▶ STATED GOAL: Each record below is to be reproduced without any change.

Lines of data
* * * * * * *
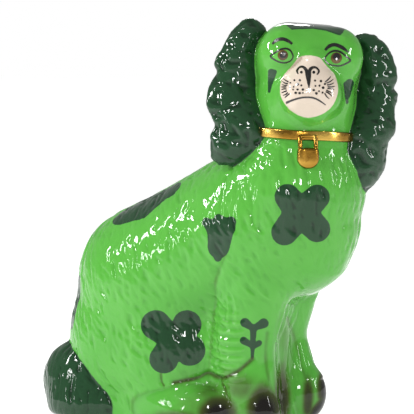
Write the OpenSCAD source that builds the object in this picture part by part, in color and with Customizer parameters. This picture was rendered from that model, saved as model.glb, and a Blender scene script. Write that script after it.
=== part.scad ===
// Seated spaniel, a hollow glazed earthenware mantel figure.
// +X is the way the body faces, -Y is the display side, +Z is up, and the figure stands on z = 0.

/* [Body] */
// Height of the neck joint above the table
neck_h = 222; // [185:1:267]
// Length of the body from the rump to the breast
body_l = 244; // [203:1:293]
// Width of the body across the haunches
body_w = 112; // [94:1:135]
// Thickness of the pressed clay walls
wall = 5; // [3:0.5:7]

/* [Base] */
// Thickness of the slab that closes the body
slab_t = 8; // [5:1:12]
// Diameter of the firing vent in the slab
vent_d = 9; // [6:1:14]
// Distance of the vent behind the middle of the slab
vent_back = 30; // [0:1:45]

/* [Head] */
// Width of the head between the ears
head_w = 84; // [70:1:101]
// Height of the head above the neck joint
head_h = 83; // [69:1:100]
// Depth of the head from the brow to the nape
head_d = 82; // [68:1:98]
// Turn of the head from straight ahead to the display side
head_turn = 57; // [40:1:75]
// Sideways lean of the head
head_lean = 4; // [0:1:8]
// Width of the muzzle
muzzle_w = 45; // [37:1:54]
// Height of the muzzle from the chin to the bridge
muzzle_h = 48; // [40:1:58]
// How far the muzzle stands out from the face
muzzle_out = 17; // [12:1:22]

/* [Ears] */
// Length of the right ear
ear_right_l = 110; // [92:1:130]
// Length of the left ear
ear_left_l = 121; // [101:1:140]
// Width of an ear across its widest lobe
ear_w = 42; // [35:1:50]
// Thickness of an ear
ear_t = 24; // [18:1:30]
// How much closer to the cheek the left ear hangs
ear_left_tuck = 8; // [0:1:10]

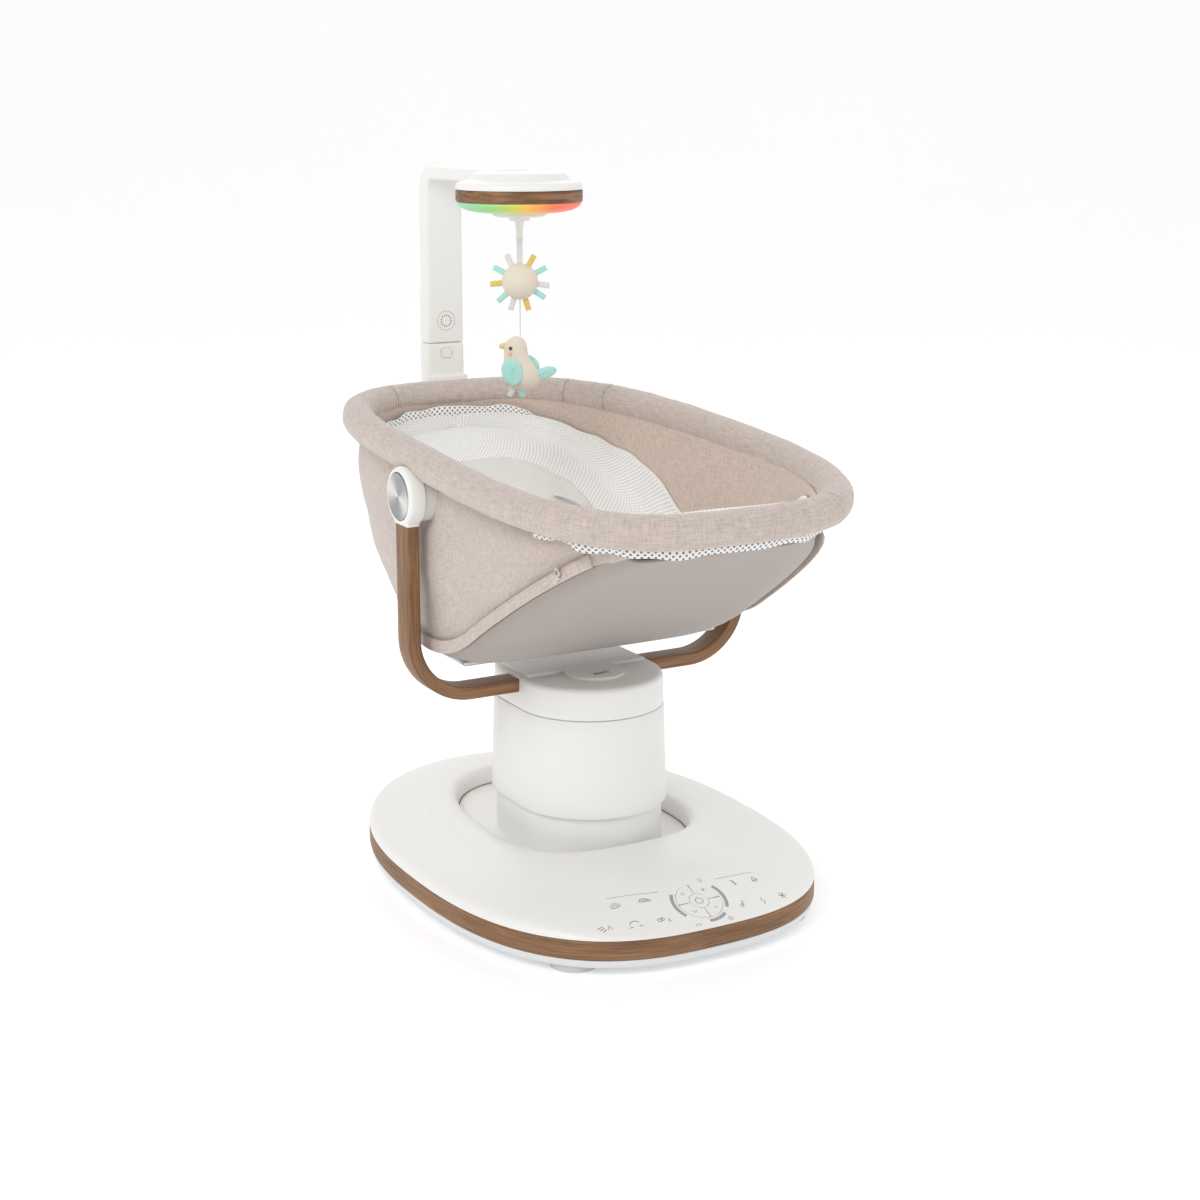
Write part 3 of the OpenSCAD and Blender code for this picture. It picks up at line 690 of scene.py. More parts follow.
* * * * * * *
▶ TASK OUTPUT:
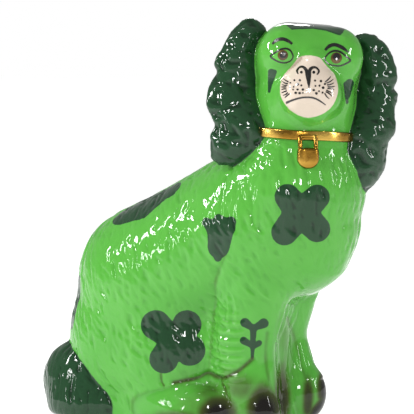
Write the OpenSCAD source that builds the object in this picture part by part, in color and with Customizer parameters. This picture was rendered from that model, saved as model.glb, and a Blender scene script. Write that script after it.
=== part.scad ===
// Seated spaniel, a hollow glazed earthenware mantel figure.
// +X is the way the body faces, -Y is the display side, +Z is up, and the figure stands on z = 0.

/* [Body] */
// Height of the neck joint above the table
neck_h = 222; // [185:1:267]
// Length of the body from the rump to the breast
body_l = 244; // [203:1:293]
// Width of the body across the haunches
body_w = 112; // [94:1:135]
// Thickness of the pressed clay walls
wall = 5; // [3:0.5:7]

/* [Base] */
// Thickness of the slab that closes the body
slab_t = 8; // [5:1:12]
// Diameter of the firing vent in the slab
vent_d = 9; // [6:1:14]
// Distance of the vent behind the middle of the slab
vent_back = 30; // [0:1:45]

/* [Head] */
// Width of the head between the ears
head_w = 84; // [70:1:101]
// Height of the head above the neck joint
head_h = 83; // [69:1:100]
// Depth of the head from the brow to the nape
head_d = 82; // [68:1:98]
// Turn of the head from straight ahead to the display side
head_turn = 57; // [40:1:75]
// Sideways lean of the head
head_lean = 4; // [0:1:8]
// Width of the muzzle
muzzle_w = 45; // [37:1:54]
// Height of the muzzle from the chin to the bridge
muzzle_h = 48; // [40:1:58]
// How far the muzzle stands out from the face
muzzle_out = 17; // [12:1:22]

/* [Ears] */
// Length of the right ear
ear_right_l = 110; // [92:1:130]
// Length of the left ear
ear_left_l = 121; // [101:1:140]
// Width of an ear across its widest lobe
ear_w = 42; // [35:1:50]
// Thickness of an ear
ear_t = 24; // [18:1:30]
// How much closer to the cheek the left ear hangs
ear_left_tuck = 8; // [0:1:10]

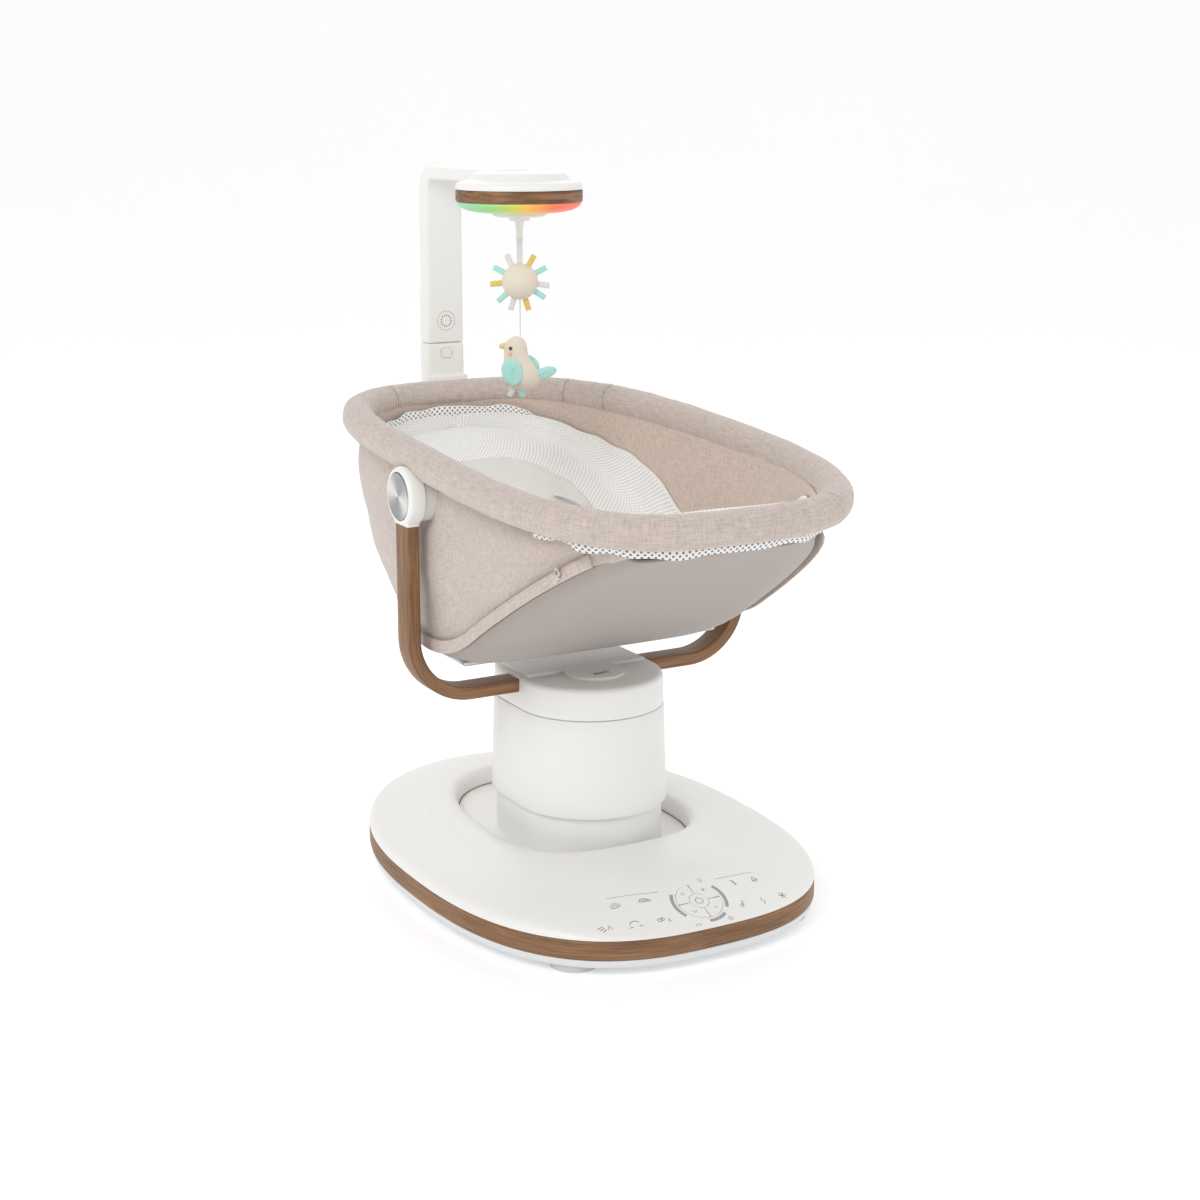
Write part 3 of the OpenSCAD and Blender code for this picture. It picks up at line 690 of scene.py. More parts follow.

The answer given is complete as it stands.